One hope was still left to the Jews. The law courts, at least, being the organs of the public conscience of Russia, were bound to condemn severely the sinister pogrom heroes. But this hope, too, proved illusory. In the majority of cases the judges treated act of open pillage and of violence committed against life and limb as petty street brawls, as "disturbances of the public peace," and imposed upon their perpetrators ridiculously slight penalties, such as three months' imprisonment--penalties, moreover, which were simultaneously inflicted upon the Jews who, as in the case of Odessa, had resorted to self-defence.
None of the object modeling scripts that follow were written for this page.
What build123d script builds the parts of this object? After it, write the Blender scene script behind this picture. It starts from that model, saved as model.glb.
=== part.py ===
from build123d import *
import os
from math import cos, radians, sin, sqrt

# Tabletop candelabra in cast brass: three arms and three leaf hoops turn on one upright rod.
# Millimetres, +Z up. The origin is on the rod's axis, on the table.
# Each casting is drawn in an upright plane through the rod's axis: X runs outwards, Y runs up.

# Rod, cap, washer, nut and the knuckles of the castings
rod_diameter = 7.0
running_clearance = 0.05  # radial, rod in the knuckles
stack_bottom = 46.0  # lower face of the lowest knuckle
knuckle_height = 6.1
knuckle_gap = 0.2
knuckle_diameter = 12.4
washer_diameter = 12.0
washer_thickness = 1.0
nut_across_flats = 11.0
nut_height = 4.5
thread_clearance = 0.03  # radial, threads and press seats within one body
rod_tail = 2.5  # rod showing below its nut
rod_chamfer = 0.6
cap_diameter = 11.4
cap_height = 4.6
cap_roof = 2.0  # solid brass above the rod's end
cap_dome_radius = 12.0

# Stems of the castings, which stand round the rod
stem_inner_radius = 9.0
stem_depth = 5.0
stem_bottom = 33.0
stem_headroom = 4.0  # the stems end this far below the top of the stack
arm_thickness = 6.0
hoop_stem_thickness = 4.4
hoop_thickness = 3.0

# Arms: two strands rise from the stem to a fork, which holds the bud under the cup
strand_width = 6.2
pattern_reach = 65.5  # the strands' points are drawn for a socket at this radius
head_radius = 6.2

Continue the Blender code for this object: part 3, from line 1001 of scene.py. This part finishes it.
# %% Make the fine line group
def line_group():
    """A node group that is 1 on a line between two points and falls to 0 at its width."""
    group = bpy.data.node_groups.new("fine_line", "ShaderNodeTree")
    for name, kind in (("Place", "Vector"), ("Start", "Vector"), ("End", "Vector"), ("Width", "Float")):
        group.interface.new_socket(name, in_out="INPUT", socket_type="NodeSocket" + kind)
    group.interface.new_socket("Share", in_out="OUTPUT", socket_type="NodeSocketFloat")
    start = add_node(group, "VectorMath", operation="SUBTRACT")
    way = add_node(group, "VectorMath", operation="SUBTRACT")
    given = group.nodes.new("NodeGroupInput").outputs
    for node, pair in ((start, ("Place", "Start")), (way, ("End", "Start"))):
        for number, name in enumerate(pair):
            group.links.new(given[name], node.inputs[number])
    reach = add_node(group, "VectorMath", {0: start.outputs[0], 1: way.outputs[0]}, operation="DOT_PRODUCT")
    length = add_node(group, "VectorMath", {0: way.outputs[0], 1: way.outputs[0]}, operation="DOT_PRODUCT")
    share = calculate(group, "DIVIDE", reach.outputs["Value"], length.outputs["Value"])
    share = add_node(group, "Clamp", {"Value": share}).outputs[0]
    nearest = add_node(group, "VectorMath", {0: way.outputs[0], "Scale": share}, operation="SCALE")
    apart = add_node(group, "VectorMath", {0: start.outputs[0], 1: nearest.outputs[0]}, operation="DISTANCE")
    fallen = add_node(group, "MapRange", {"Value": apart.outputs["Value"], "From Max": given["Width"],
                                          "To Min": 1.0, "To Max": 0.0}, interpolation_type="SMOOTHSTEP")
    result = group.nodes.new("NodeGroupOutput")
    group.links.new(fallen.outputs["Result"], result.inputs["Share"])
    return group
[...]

When the terrible Kiev pogrom was tried in the local Military Circuit Court, the public prosecutor Strelnikov, a well-known reactionary who subsequently met his fate at the hands of the revolutionaries, delivered himself on May 18 of a speech which was rather an indictment against the Jews than against the rioters. He argued that these disorders had been called forth entirely by the "exploitation of the Jews," who had seized the principal economic positions in the province, and he conducted his cross-examination of the Jewish witnesses in the same hostile spirit. When one of the witnesses retorted that the aggravation of the economic struggle was due to the artificial congestion of the Jews in the pent-up Pale of Settlement, the prosecutor shouted: "If the Eastern frontier is closed to the Jews, the Western frontier is open to them; why don't they take advantage of it?" This summons to leave the country, doubly revolting in the mouth of a guardian of the law, addressed to those who under the influence of the pogrom panic had already made up their minds to flee from the land of slavery, produced a staggering effect upon the Jewish public. The last ray of hope, the hope for legal justice, vanished. The courts of law had become a weapon in the hands of the anti-Jewish leaders.